(WHAT TO WORK ON): Please copy all the lines that follow, word for word.

[start]

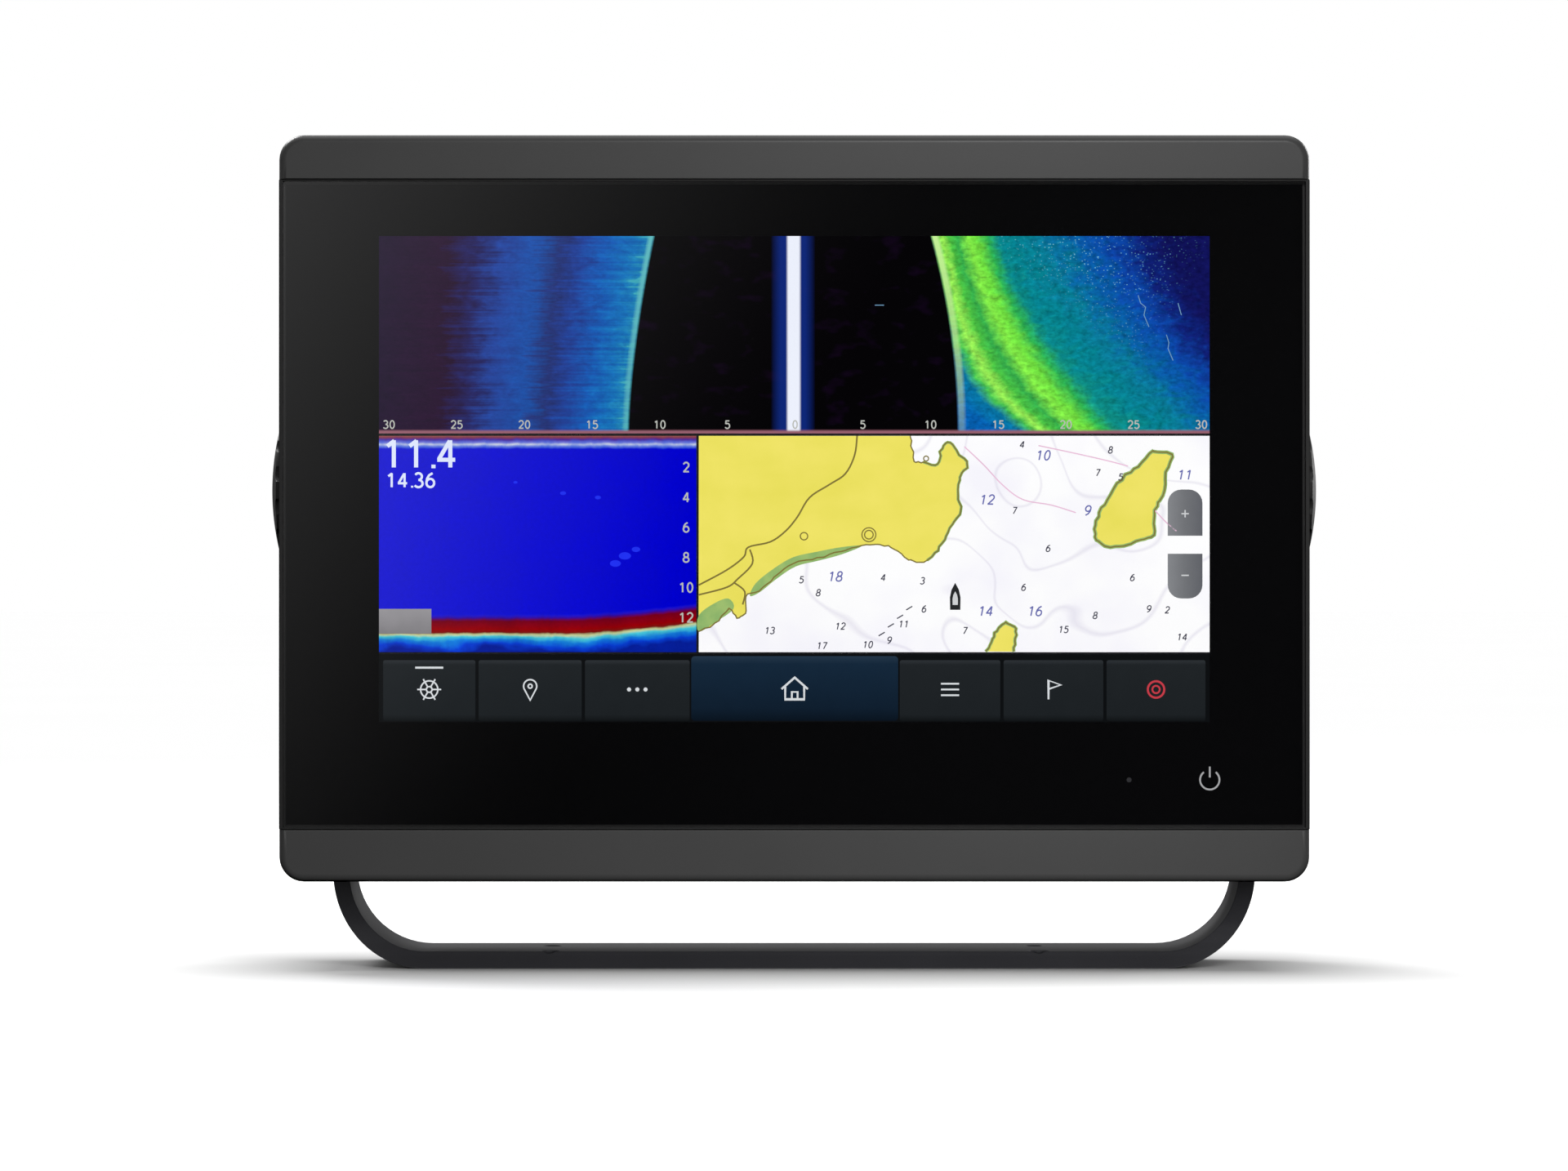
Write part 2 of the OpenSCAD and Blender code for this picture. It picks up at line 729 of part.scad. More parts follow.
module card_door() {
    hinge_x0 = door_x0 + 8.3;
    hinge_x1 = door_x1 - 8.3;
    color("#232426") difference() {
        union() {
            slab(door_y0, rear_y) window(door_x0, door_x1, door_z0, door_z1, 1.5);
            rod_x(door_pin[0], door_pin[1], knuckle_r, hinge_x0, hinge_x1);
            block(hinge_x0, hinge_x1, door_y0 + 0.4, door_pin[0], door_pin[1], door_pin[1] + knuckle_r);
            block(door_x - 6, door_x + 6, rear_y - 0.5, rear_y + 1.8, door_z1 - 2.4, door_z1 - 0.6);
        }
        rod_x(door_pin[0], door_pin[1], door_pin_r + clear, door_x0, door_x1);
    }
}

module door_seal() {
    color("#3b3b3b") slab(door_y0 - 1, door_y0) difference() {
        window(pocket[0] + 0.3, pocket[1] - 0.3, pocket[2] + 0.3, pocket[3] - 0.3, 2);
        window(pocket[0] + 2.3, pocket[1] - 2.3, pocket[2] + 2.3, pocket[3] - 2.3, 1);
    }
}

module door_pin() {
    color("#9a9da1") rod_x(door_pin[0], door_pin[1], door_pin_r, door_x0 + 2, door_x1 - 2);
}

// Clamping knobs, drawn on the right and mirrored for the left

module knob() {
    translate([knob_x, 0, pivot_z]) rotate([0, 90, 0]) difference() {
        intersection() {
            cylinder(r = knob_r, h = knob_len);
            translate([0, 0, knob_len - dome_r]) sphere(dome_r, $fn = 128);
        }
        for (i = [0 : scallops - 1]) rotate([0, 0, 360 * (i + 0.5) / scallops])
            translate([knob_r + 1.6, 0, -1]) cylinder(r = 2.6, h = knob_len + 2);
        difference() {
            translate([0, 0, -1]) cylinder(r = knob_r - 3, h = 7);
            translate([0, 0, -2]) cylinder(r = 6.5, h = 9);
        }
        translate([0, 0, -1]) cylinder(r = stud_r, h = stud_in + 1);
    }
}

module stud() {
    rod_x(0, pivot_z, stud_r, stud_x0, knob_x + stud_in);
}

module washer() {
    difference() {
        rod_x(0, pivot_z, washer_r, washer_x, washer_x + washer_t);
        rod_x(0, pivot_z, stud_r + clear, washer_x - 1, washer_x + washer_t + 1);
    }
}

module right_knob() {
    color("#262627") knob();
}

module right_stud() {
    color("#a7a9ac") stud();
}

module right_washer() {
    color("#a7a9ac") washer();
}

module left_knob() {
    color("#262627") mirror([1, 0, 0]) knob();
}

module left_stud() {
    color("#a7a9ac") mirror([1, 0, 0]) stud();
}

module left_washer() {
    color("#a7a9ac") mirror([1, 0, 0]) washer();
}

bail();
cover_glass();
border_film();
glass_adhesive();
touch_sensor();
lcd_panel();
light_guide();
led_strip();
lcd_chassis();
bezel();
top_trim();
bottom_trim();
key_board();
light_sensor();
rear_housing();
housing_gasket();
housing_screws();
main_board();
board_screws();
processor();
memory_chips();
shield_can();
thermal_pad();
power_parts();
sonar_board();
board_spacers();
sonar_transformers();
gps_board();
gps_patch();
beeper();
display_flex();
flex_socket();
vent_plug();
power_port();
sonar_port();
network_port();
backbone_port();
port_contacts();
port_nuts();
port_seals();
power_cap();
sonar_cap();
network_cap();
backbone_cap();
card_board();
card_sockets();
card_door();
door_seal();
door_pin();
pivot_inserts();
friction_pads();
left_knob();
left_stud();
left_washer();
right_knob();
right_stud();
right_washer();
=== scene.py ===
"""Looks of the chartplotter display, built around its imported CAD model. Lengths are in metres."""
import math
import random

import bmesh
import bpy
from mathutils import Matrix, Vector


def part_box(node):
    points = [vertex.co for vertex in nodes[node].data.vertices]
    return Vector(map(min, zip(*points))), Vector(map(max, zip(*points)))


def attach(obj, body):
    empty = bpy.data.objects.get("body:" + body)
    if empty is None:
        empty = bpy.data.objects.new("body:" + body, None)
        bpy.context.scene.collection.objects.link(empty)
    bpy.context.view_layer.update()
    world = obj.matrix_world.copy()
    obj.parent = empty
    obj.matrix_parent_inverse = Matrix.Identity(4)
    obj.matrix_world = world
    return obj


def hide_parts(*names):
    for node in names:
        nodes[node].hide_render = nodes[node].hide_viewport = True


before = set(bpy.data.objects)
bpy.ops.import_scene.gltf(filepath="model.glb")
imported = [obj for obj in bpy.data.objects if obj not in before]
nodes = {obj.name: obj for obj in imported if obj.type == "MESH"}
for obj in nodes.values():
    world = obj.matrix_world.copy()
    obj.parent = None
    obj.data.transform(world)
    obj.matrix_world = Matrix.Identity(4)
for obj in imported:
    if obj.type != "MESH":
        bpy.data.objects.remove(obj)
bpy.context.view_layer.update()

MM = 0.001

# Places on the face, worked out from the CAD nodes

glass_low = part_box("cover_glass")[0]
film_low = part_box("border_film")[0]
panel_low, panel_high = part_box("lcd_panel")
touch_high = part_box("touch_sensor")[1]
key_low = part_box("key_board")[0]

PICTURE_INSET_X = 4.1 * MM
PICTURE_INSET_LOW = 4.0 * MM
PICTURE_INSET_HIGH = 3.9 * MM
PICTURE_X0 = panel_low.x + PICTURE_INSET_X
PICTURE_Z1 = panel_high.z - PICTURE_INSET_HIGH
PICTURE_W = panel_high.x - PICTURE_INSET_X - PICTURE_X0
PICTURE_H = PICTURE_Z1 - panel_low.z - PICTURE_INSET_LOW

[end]

(RESULT FOR THIS EXERCISE):
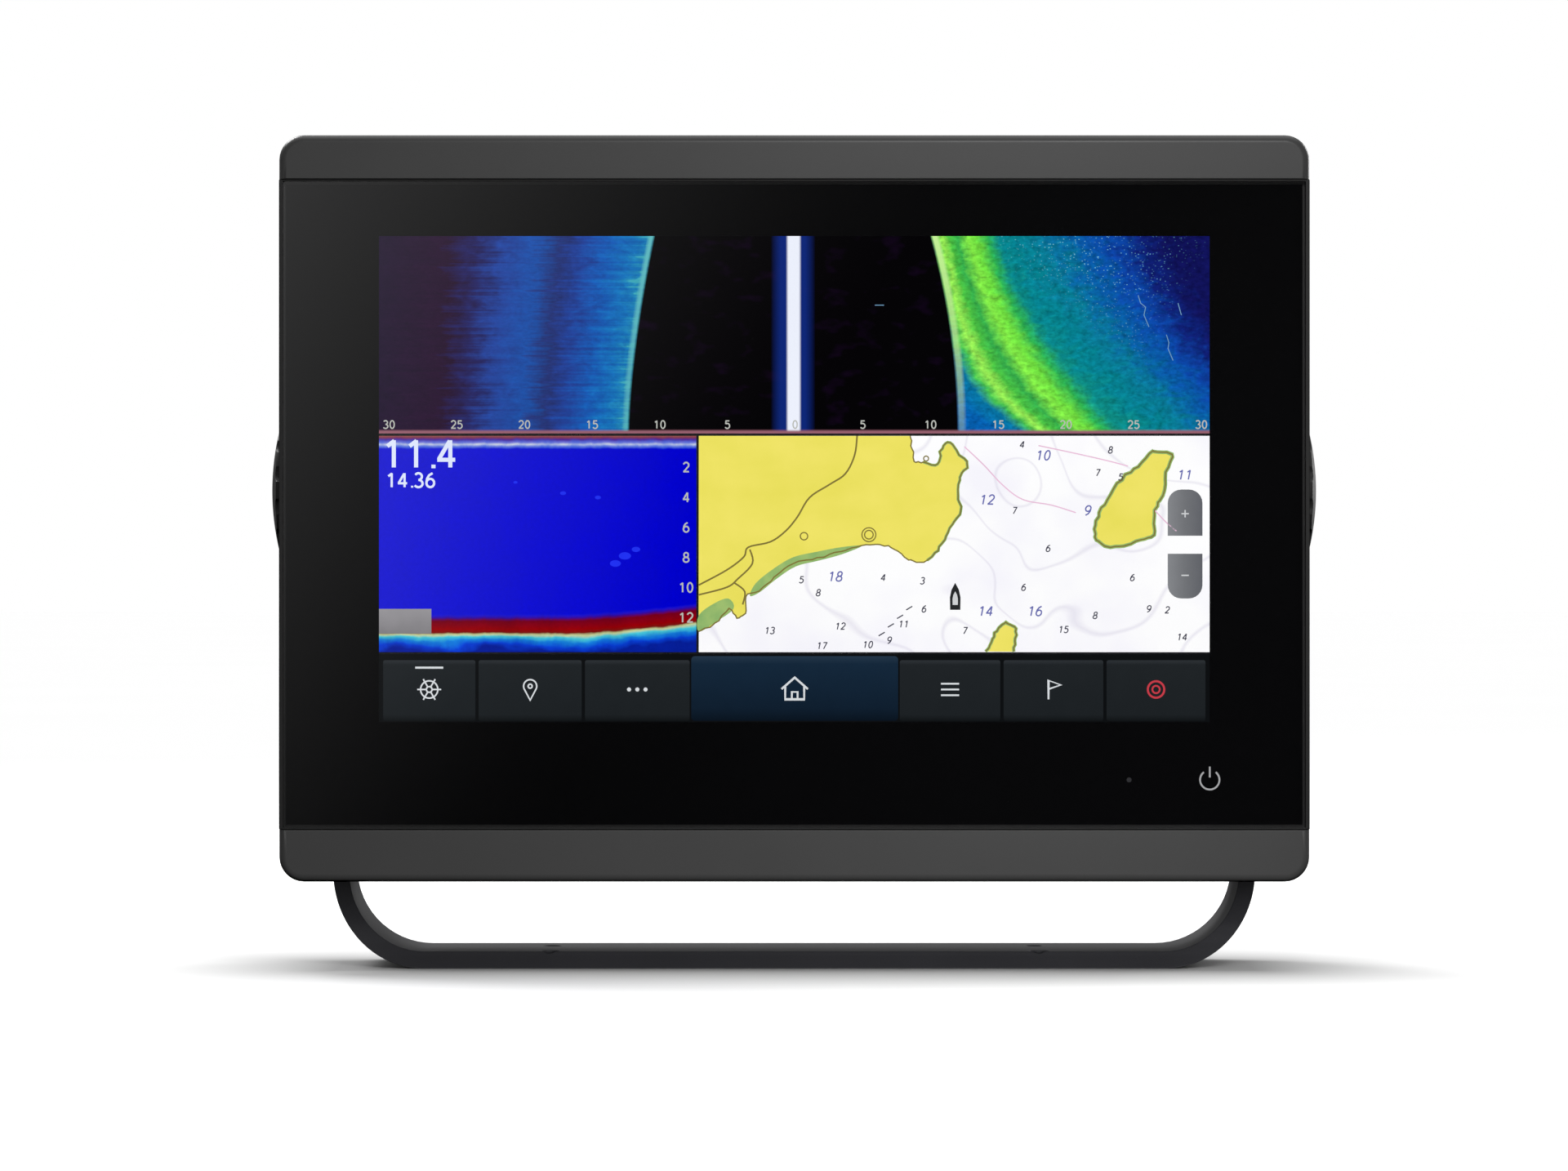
Write part 2 of the OpenSCAD and Blender code for this picture. It picks up at line 729 of part.scad. More parts follow.
module card_door() {
    hinge_x0 = door_x0 + 8.3;
    hinge_x1 = door_x1 - 8.3;
    color("#232426") difference() {
        union() {
            slab(door_y0, rear_y) window(door_x0, door_x1, door_z0, door_z1, 1.5);
            rod_x(door_pin[0], door_pin[1], knuckle_r, hinge_x0, hinge_x1);
            block(hinge_x0, hinge_x1, door_y0 + 0.4, door_pin[0], door_pin[1], door_pin[1] + knuckle_r);
            block(door_x - 6, door_x + 6, rear_y - 0.5, rear_y + 1.8, door_z1 - 2.4, door_z1 - 0.6);
        }
        rod_x(door_pin[0], door_pin[1], door_pin_r + clear, door_x0, door_x1);
    }
}

module door_seal() {
    color("#3b3b3b") slab(door_y0 - 1, door_y0) difference() {
        window(pocket[0] + 0.3, pocket[1] - 0.3, pocket[2] + 0.3, pocket[3] - 0.3, 2);
        window(pocket[0] + 2.3, pocket[1] - 2.3, pocket[2] + 2.3, pocket[3] - 2.3, 1);
    }
}

module door_pin() {
    color("#9a9da1") rod_x(door_pin[0], door_pin[1], door_pin_r, door_x0 + 2, door_x1 - 2);
}

// Clamping knobs, drawn on the right and mirrored for the left

module knob() {
    translate([knob_x, 0, pivot_z]) rotate([0, 90, 0]) difference() {
        intersection() {
            cylinder(r = knob_r, h = knob_len);
            translate([0, 0, knob_len - dome_r]) sphere(dome_r, $fn = 128);
        }
        for (i = [0 : scallops - 1]) rotate([0, 0, 360 * (i + 0.5) / scallops])
            translate([knob_r + 1.6, 0, -1]) cylinder(r = 2.6, h = knob_len + 2);
        difference() {
            translate([0, 0, -1]) cylinder(r = knob_r - 3, h = 7);
            translate([0, 0, -2]) cylinder(r = 6.5, h = 9);
        }
        translate([0, 0, -1]) cylinder(r = stud_r, h = stud_in + 1);
    }
}

module stud() {
    rod_x(0, pivot_z, stud_r, stud_x0, knob_x + stud_in);
}

module washer() {
    difference() {
        rod_x(0, pivot_z, washer_r, washer_x, washer_x + washer_t);
        rod_x(0, pivot_z, stud_r + clear, washer_x - 1, washer_x + washer_t + 1);
    }
}

module right_knob() {
    color("#262627") knob();
}

module right_stud() {
    color("#a7a9ac") stud();
}

module right_washer() {
    color("#a7a9ac") washer();
}

module left_knob() {
    color("#262627") mirror([1, 0, 0]) knob();
}

module left_stud() {
    color("#a7a9ac") mirror([1, 0, 0]) stud();
}

module left_washer() {
    color("#a7a9ac") mirror([1, 0, 0]) washer();
}

bail();
cover_glass();
border_film();
glass_adhesive();
touch_sensor();
lcd_panel();
light_guide();
led_strip();
lcd_chassis();
bezel();
top_trim();
bottom_trim();
key_board();
light_sensor();
rear_housing();
housing_gasket();
housing_screws();
main_board();
board_screws();
processor();
memory_chips();
shield_can();
thermal_pad();
power_parts();
sonar_board();
board_spacers();
sonar_transformers();
gps_board();
gps_patch();
beeper();
display_flex();
flex_socket();
vent_plug();
power_port();
sonar_port();
network_port();
backbone_port();
port_contacts();
port_nuts();
port_seals();
power_cap();
sonar_cap();
network_cap();
backbone_cap();
card_board();
card_sockets();
card_door();
door_seal();
door_pin();
pivot_inserts();
friction_pads();
left_knob();
left_stud();
left_washer();
right_knob();
right_stud();
right_washer();
=== scene.py ===
"""Looks of the chartplotter display, built around its imported CAD model. Lengths are in metres."""
import math
import random

import bmesh
import bpy
from mathutils import Matrix, Vector


def part_box(node):
    points = [vertex.co for vertex in nodes[node].data.vertices]
    return Vector(map(min, zip(*points))), Vector(map(max, zip(*points)))


def attach(obj, body):
    empty = bpy.data.objects.get("body:" + body)
    if empty is None:
        empty = bpy.data.objects.new("body:" + body, None)
        bpy.context.scene.collection.objects.link(empty)
    bpy.context.view_layer.update()
    world = obj.matrix_world.copy()
    obj.parent = empty
    obj.matrix_parent_inverse = Matrix.Identity(4)
    obj.matrix_world = world
    return obj


def hide_parts(*names):
    for node in names:
        nodes[node].hide_render = nodes[node].hide_viewport = True


before = set(bpy.data.objects)
bpy.ops.import_scene.gltf(filepath="model.glb")
imported = [obj for obj in bpy.data.objects if obj not in before]
nodes = {obj.name: obj for obj in imported if obj.type == "MESH"}
for obj in nodes.values():
    world = obj.matrix_world.copy()
    obj.parent = None
    obj.data.transform(world)
    obj.matrix_world = Matrix.Identity(4)
for obj in imported:
    if obj.type != "MESH":
        bpy.data.objects.remove(obj)
bpy.context.view_layer.update()

MM = 0.001

# Places on the face, worked out from the CAD nodes

glass_low = part_box("cover_glass")[0]
film_low = part_box("border_film")[0]
panel_low, panel_high = part_box("lcd_panel")
touch_high = part_box("touch_sensor")[1]
key_low = part_box("key_board")[0]

PICTURE_INSET_X = 4.1 * MM
PICTURE_INSET_LOW = 4.0 * MM
PICTURE_INSET_HIGH = 3.9 * MM
PICTURE_X0 = panel_low.x + PICTURE_INSET_X
PICTURE_Z1 = panel_high.z - PICTURE_INSET_HIGH
PICTURE_W = panel_high.x - PICTURE_INSET_X - PICTURE_X0
PICTURE_H = PICTURE_Z1 - panel_low.z - PICTURE_INSET_LOW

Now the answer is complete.